Graduate assistantships are NOT easy to get. They are based upon merit, but there are plenty of them at private and public universities across the United States. Typically, these assistantships have students work for a professor as a research assistant, or work as a graduate tutor or advisor or in an office, or perhaps students might even teach a course or two as the focus of their employment. I am amazed at how many programs across the country in my field of study are often searching and longing for qualified undergraduates to apply to their programs. They have assistantships to provide, but don’t get as many takers.

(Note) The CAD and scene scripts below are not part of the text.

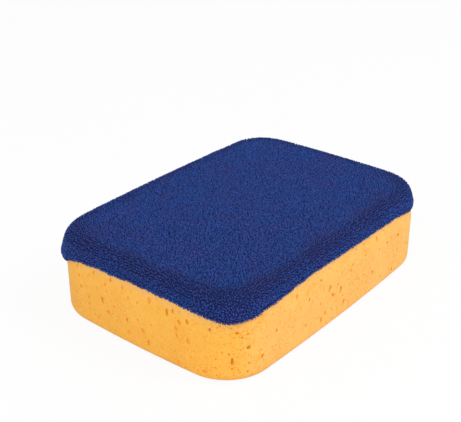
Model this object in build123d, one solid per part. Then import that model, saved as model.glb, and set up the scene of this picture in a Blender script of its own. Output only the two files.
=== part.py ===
"""Polishing sponge: a thick foam block with a pile cloth bonded over its top face.

The block is a rounded rectangle in plan. Its four sides bulge a little, its upright corners
are generous arcs and its bottom edge is a small round. Near the top the sides lean inwards
and turn over softly into the top face. The cloth lies on that face, follows the shoulder down
and ends part of the way down the sides: its edge rises in a shallow arch along each side and
hangs lower at the corners.

Units are millimetres. +Z is up, X runs along the block and Y across it. The origin is at the
middle of the bottom face, which the sponge rests on.
"""

from build123d import *
from math import hypot, isclose
import os

# Foam block
FOAM_LENGTH = 190.0  # along X, between the middles of the two end sides
FOAM_WIDTH = 136.0  # along Y, between the middles of the two long sides
FOAM_HEIGHT = 48.5
SIDE_BOW = 2.7  # how far a side bulges beyond a straight line across the block
CORNER_RADIUS = 28.0  # upright corners, seen from above
SHOULDER_DROP = 16.0  # the sides lean inwards over this height below the top face
SHOULDER_INSET = 5.0  # and by this much
SHOULDER_FOOT_RADIUS = 20.0  # where the upright side starts to lean
TOP_EDGE_RADIUS = 6.0  # where the leaning side turns over into the top face
BOTTOM_EDGE_RADIUS = 5.5

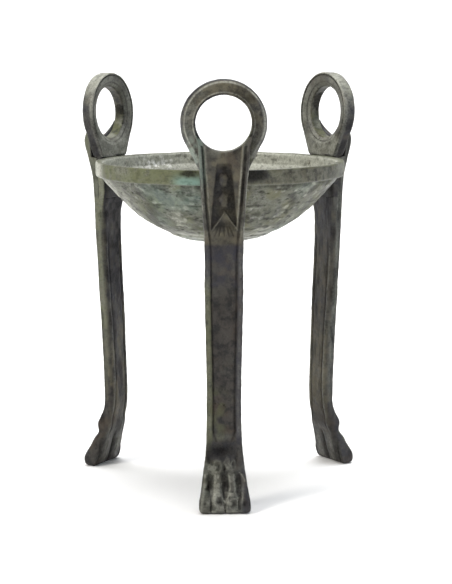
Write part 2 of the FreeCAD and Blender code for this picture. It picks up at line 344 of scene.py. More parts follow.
def make_bowl(material):
    profile = bowl_profile()
    angles = np.linspace(0.0, 2.0 * math.pi, BOWL_COLUMNS, endpoint=False)
    r = profile[:, 0][:, None]
    height = np.broadcast_to(profile[:, 1][:, None], (len(profile), len(angles)))
    points = np.stack([r * np.cos(angles), r * np.sin(angles), height], axis=-1)
    top = np.argmax(profile[:, 0] + profile[:, 1])
    row = np.arange(len(profile))[:, None]
    inside = (row > top) * fade(RIM_RADIUS - 1.2, RIM_RADIUS - 2.6, r)
    outside = (row < top) * fade(BAND_BOTTOM + 0.2, BAND_BOTTOM - 0.8, height)
    band = (row < top + 2) * fade(RIM_RADIUS - 0.9, RIM_RADIUS - 0.5, r)
    wall = np.clip(outside + inside, 0.0, 1.0)
    relief = Relief(points.shape[:2])
    relief.height += 0.18 * rough(points, 14.0, 3, 3) + 0.03 * rough(points, 1.1, 17, 2)
    lumps = rough(points, 3.6, 11, 3)
    relief.height += 0.13 * lumps * outside + 0.06 * lumps * band + 0.2 * inside * rough(points, 2.6, 29, 3)
    blisters = pits(points * np.array([0.62, 0.62, 1.25]), 2.8, 0.5, 37, 0.45)
    relief.add(-0.35, blisters * outside, 0.9)
    crowded = fade(-0.25, 0.35, noise(points, 15.0, 43))
    relief.add(-0.3, pits(points, 2.3, 0.5, 41, 0.4) * wall * crowded, 0.9)
    relief.add(-0.5, pits(points, 5.5, 0.95, 57, 0.4) * wall, 0.9)
    relief.add(-0.25, pits(points, 4.5, 0.5, 83, 0.35) * band, 0.8)
    broken = fade(-0.5, 0.3, noise(points, 9.0, 61))
    relief.add(-0.3, bump(r, LINE_RADIUS + 0.3 * lumps, 0.42) * outside * broken, 0.85)
    for ridge_radius in PAD_RIDGES:
        relief.add(0.14, bump(r, ridge_radius, 0.6) * outside, 0.4)
    filed = points * np.array([1.0, 1.0, 0.12])
    relief.height += 0.05 * band * rough(filed, 0.9, 71, 2)
    # Painted shade on the wall just under the band's lower edge.
    shade_under_band = 0.6 * outside * bump(height, BAND_BOTTOM - 0.5, 1.3) * broken
    # Painted shadow and dark patina on the band to the right of each leg, bluish and near black.
    shadow_and_dirt = band_shadow_and_dirt(points) * band
    relief.stain("blue", 0.85 * shadow_and_dirt)
    relief.stain("grime_and_shade", np.maximum(shade_under_band, shadow_and_dirt))
    bowl_weathering(relief, points, r, height, inside, outside, band)
    points = points + grid_normals(points) * relief.height[..., None]
    return make_piece("bowl_casting", "bowl", material, [(points, relief.marks())])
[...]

The great thing about assistantships is that they basically let you get your graduate degree for free to little or no cost to you. Now you will not get rich from being a graduate assistant. The stipend you receive is usually just enough to live upon (e.g. pay rent, some food, utilities, etc). If you want a lifestyle (like I thought i needed) etc you won’t get it on a graduate salary. But that isn’t the point. The point is that these programs provide you with a good graduate education that is at little to no-cost to you.
The Bottom Line
Ultimately, I think graduate education is a great thing. I mean I am an educator and I am certainly biased. However, I don’t think one needs to put themselves in hock for years to the tune of tens of thousands of dollars for a graduate degree. If that is you then perhaps graduate school isn’t right for you or maybe you need to take only one course. I had my graduate education financed, but I took out student loans anyway and I am still paying for it. Graduate school can be a great experience and there are a number of ways to pay for it that don’t require huge amounts of debt.